The point is not that every system should be replaced. In most enterprises, that is neither practical nor desirable. The point is that fragmented systems need an operating layer that can connect data, decisions, execution, and financial consequences in a coordinated flow.
The Old Answer Was More Visibility
For years, the default answer to fragmentation was visibility. More tracking. More dashboards. More control towers. More alerts. These investments were necessary, and many created real value. But visibility alone does not eliminate fragmentation. It often reveals it.
A dashboard can show that a container is delayed. It cannot, by itself, coordinate a new action plan across logistics, procurement, customer service, finance, and the affected partner network. It cannot decide whether to expedite, split inventory, reallocate supply, renegotiate terms, update cash-flow expectations, or trigger a supplier escalation. It can display the signal, but it does not necessarily move the system.
This is why the next supply chain advantage will come from coordination, not observation alone. KPMG’s 2026 supply chain trends emphasize that leaders are moving toward “Total Value,” connecting customer experience, operational performance, working capital, real-time visibility, AI-enabled decisions, sustainability, and cross-functional execution. That is a useful signal: the winning operating model is no longer a chain of isolated functions. It is a connected system of action.
The Fragmentation Tax Gets Paid in Five Ways
The fragmentation tax is often hard to see because it does not appear as a single budget line. It appears as accumulated drag across the operating model.
First, organizations pay in time. Teams spend hours clarifying status, validating data, and chasing updates before they can act. In a stable environment, this may look manageable. During disruption, the delay compounds.
Second, organizations pay in cost. Expedited freight, excess buffers, detention and demurrage, duplicated work, and manual reconciliation all become more likely when teams cannot coordinate early.
Third, organizations pay in working capital. Inventory buffers rise when leaders do not trust the network’s ability to sense, decide, and respond. McKinsey notes that companies continue to face tension between inventory buffers and cash-flow pressure, especially as tariff mitigation pushes some firms toward higher inventory positions.

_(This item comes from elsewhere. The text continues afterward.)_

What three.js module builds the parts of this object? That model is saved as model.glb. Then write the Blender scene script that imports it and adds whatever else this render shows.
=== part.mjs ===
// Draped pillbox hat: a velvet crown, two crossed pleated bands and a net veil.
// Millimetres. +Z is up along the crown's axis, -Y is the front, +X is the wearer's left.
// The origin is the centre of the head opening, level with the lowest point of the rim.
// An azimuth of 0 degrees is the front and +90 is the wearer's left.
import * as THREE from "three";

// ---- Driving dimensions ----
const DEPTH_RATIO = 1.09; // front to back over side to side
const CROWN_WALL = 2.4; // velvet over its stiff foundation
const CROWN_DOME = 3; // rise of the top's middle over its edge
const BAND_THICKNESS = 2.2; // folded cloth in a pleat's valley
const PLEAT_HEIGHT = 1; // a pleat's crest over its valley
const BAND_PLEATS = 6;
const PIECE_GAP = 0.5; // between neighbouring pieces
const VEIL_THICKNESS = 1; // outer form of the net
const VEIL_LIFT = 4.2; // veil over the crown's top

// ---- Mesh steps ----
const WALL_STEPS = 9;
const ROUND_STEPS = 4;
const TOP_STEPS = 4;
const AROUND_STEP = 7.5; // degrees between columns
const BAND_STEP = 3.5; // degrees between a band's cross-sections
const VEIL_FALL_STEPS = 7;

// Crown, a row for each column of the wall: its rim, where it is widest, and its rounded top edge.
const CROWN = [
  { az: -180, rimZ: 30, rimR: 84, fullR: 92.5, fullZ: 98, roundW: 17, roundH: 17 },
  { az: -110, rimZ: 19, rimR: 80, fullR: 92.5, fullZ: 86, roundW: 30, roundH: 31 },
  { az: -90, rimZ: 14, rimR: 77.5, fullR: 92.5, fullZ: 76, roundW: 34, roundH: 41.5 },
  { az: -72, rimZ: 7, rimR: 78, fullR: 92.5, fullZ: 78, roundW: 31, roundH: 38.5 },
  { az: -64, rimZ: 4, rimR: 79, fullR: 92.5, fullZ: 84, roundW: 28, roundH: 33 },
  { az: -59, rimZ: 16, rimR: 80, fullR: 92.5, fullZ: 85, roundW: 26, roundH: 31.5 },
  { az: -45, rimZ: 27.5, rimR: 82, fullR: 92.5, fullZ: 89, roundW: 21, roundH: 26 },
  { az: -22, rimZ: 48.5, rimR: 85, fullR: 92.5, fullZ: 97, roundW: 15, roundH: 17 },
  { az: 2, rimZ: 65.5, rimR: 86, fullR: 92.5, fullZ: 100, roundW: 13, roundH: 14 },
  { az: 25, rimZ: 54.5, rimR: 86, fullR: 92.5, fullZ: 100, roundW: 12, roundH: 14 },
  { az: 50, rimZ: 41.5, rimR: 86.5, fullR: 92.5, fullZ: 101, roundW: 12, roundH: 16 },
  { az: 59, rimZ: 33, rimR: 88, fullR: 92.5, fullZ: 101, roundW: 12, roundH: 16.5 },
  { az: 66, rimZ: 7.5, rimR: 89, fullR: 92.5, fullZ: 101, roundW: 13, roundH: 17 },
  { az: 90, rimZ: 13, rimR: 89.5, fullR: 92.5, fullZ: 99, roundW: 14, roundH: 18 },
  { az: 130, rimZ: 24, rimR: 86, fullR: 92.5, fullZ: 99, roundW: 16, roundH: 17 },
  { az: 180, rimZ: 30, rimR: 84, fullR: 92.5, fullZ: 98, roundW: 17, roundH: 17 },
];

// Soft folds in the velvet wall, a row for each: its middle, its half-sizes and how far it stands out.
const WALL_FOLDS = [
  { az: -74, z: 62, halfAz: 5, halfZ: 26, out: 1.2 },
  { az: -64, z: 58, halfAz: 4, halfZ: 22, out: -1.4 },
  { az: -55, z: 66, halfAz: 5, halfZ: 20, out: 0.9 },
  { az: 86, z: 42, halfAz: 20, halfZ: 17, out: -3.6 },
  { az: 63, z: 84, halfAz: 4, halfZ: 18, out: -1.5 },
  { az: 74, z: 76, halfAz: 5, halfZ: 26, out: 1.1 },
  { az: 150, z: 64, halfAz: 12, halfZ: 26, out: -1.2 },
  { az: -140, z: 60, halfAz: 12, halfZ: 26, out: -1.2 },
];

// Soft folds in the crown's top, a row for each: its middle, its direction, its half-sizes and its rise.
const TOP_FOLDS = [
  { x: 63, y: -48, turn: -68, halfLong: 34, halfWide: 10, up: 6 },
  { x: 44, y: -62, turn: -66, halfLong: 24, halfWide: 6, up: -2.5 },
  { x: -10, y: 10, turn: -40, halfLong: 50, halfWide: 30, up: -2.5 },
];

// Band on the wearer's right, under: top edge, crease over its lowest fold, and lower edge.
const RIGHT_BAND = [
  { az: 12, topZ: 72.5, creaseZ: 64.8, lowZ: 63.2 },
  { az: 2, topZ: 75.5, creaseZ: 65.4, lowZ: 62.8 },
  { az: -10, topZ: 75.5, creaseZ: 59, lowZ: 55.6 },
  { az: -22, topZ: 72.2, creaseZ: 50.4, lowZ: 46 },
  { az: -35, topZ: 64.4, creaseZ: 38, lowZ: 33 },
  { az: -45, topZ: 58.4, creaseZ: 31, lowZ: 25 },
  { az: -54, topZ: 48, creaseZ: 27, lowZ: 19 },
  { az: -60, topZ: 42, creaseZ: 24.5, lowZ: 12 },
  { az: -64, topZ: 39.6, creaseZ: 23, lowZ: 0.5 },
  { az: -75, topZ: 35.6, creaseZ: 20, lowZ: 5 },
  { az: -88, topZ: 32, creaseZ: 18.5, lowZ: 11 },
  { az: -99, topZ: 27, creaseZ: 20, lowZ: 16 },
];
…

Fourth, organizations pay in customer trust. A missed commitment is damaging, but uncertainty can be worse. Customers want accurate expectations, fast recovery plans, and confidence that the supplier is in control.

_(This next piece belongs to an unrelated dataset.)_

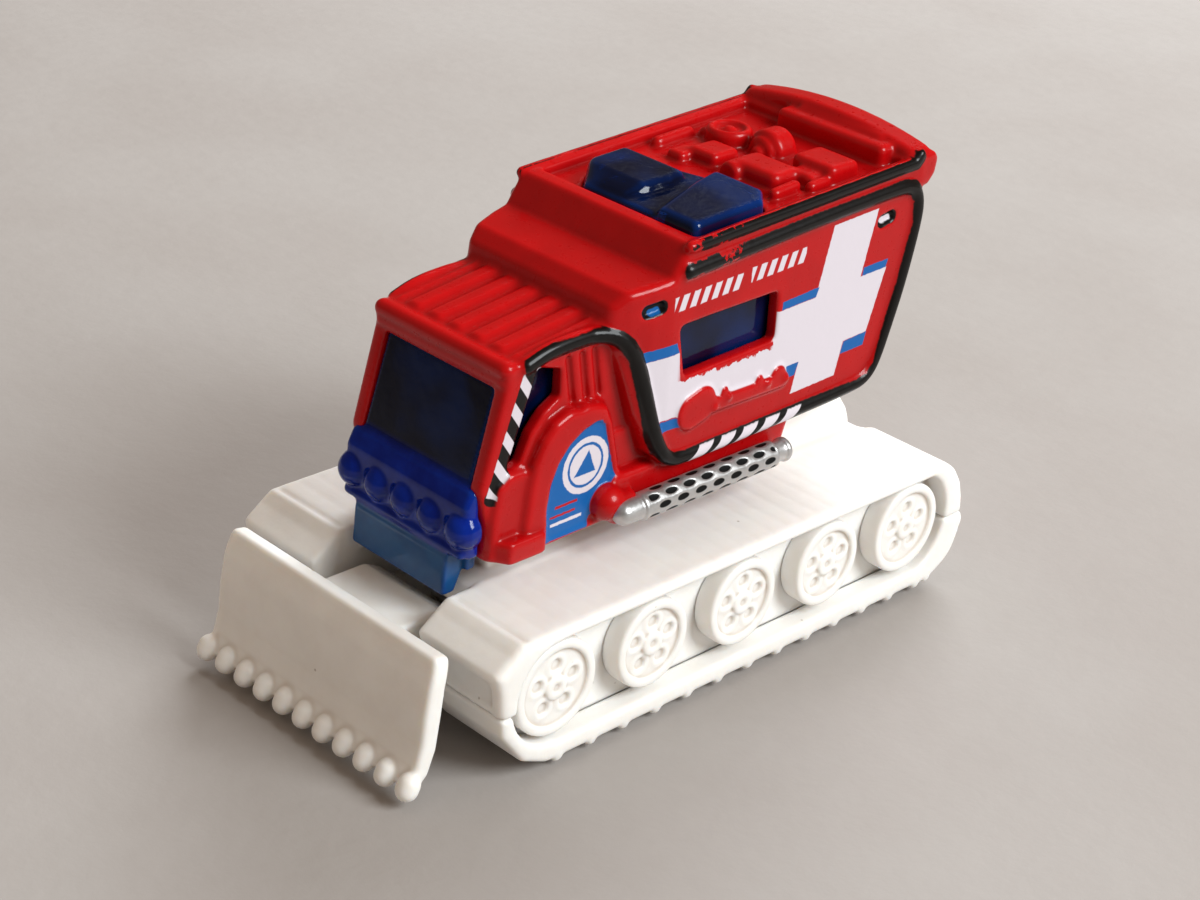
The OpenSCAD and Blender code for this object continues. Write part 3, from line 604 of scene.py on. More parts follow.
def build_plough():
    g = Grid((-15.0, -34.9, -0.1), (15.0, -19.0, 13.7), 0.16)
    _, y, z, mx = g.axes
    f = meet(outline(y, z, BLADE_SIDE, 0.3), mx - 13.9, 0.5)
    # cut corners at the top, and the sunk face between the raised edges
    corner = (mx - 13.9) * 0.94 + (z - 12.0) * 0.34
    f = meet(f, corner, 0.4)
    front = y - np.interp(z, [1.2, 2.0, 3.4, 5.4, 8.0, 10.6, 13.2],
                          [-33.0, -33.1, -32.4, -31.9, -31.7, -31.3, -30.5]).astype(np.float32)
    field = meet(meet(mx - 13.2, corner + 0.8), meet(z - 12.6, 2.0 - z))
    f = cut(f, meet(field, front - 0.07), 0.12)
    arm = [(-30.4, 10.8), (-30.4, 6.0), (-27.6, 8.4), (-22.4, 6.0), (-20.4, 6.2), (-19.8, 8.0),
           (-20.8, 9.9), (-22.6, 10.8)]
    arms = meet(outline(y, z, arm, 0.3), mx - 5.3, 0.4)
    hollow = [(-29.0, 4.0), (-29.0, 9.4), (-23.6, 9.4), (-23.6, 4.0)]
    arms = cut(arms, meet(polygon(y, z, hollow), mx - 4.1))
    f = join(f, arms, 0.4)
    pivot = distance(y, PIVOT_Y, z, SEAM_Z)
    f = join(f, meet(pivot - 1.8, mx - 5.3, 0.3), 0.2)
    f = np.minimum(f, meet(pivot - 0.9, mx - 7.6, 0.15))
    s, c = math.sin(math.radians(28)), math.cos(math.radians(28))
    teeth = np.float32(1e9)
    for k in range(11):
        a = ((k - 5) * 2.7, -33.05, 1.7)
        teeth = np.minimum(teeth, capsule(g, a, (a[0], a[1] + 0.5 * s, a[2] + 0.5 * c), 1.0))
    return g, blur(join(f, teeth, 0.2), 1)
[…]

Fifth, organizations pay in strategic speed. When leadership cannot see operational and financial consequences in one frame, strategic decisions become slower and more defensive.
AI Will Not Fix Fragmentation by Itself
The market is now full of AI promises. Some are useful. Many are premature. AI can help supply chains sense risk, recommend actions, automate workflows, and improve decisions. But AI cannot create enterprise coordination if the underlying operating model is fragmented.
McKinsey reports that only 19% of surveyed companies are deploying AI tools at scale in supply chain, while three quarters are still planning, blueprinting, or piloting AI use cases. That gap is not simply a technology gap. It is an operating-model gap. AI needs connected data, governed workflows, clear permissions, defined decision rights, and feedback from execution and finance. Without that foundation, AI becomes another layer of insight that teams must manually translate into action.
The better question is not, “How do we add AI to the supply chain?” The better question is, “Which fragmented workflows prevent AI from creating value?”
The Strategic Alternative: Run the Supply Chain as One System
A one-system supply chain does not mean a single monolithic platform replacing every existing tool. It means the organization can coordinate work across the tools, partners, teams, and financial flows that already define the network.
In a one-system model, visibility is connected to execution. Execution is connected to financial impact. Partner signals are connected to internal decisions. AI recommendations are connected to governed workflows. Exceptions become coordinated events rather than isolated alerts.
Fragmented Operating Model
One-System Operating Model
Teams debate which data is current.
Teams operate from a coordinated view of the event.
Exceptions move through inboxes and meetings.
Exceptions trigger structured workflows and accountable actions.
Finance sees impact after operational decisions are made.
Financial implications are visible during operational decision-making.
AI produces insights that require manual translation.
AI supports governed execution inside real workflows.
Partners coordinate through bilateral updates.
Partners participate in shared, trusted operating flows.
This is the shift HEALE exists to support: from fragmented operations to connected execution; from visibility alone to control; from manual coordination to agentic workflows; from operational events to financially aware decisions.
Start by Measuring the Tax
The first step is not to buy another tool or launch another transformation program. The first step is to name where fragmentation already exists and quantify the cost of leaving it unresolved.
Leaders should begin with a simple set of questions. Where do teams lose time reconciling data? Which exceptions require the most manual coordination? Which decisions happen without financial context? Which partners create the most operational uncertainty? Which workflows break when volatility increases? Which processes depend on one person knowing where the information lives?
These questions turn fragmentation from a vague frustration into a measurable operating problem. Once measured, it can be reduced.
The Bottom Line
The fragmentation tax is becoming one of the defining costs of modern supply chain operations. It is paid in time, margin, working capital, trust, and strategic speed. The organizations that reduce it will not be the ones with the most dashboards. They will be the ones that connect data, decisions, execution, partners, and financial flows into a more coordinated operating system.
The future of supply chain advantage is not simply seeing more. It is acting as one system.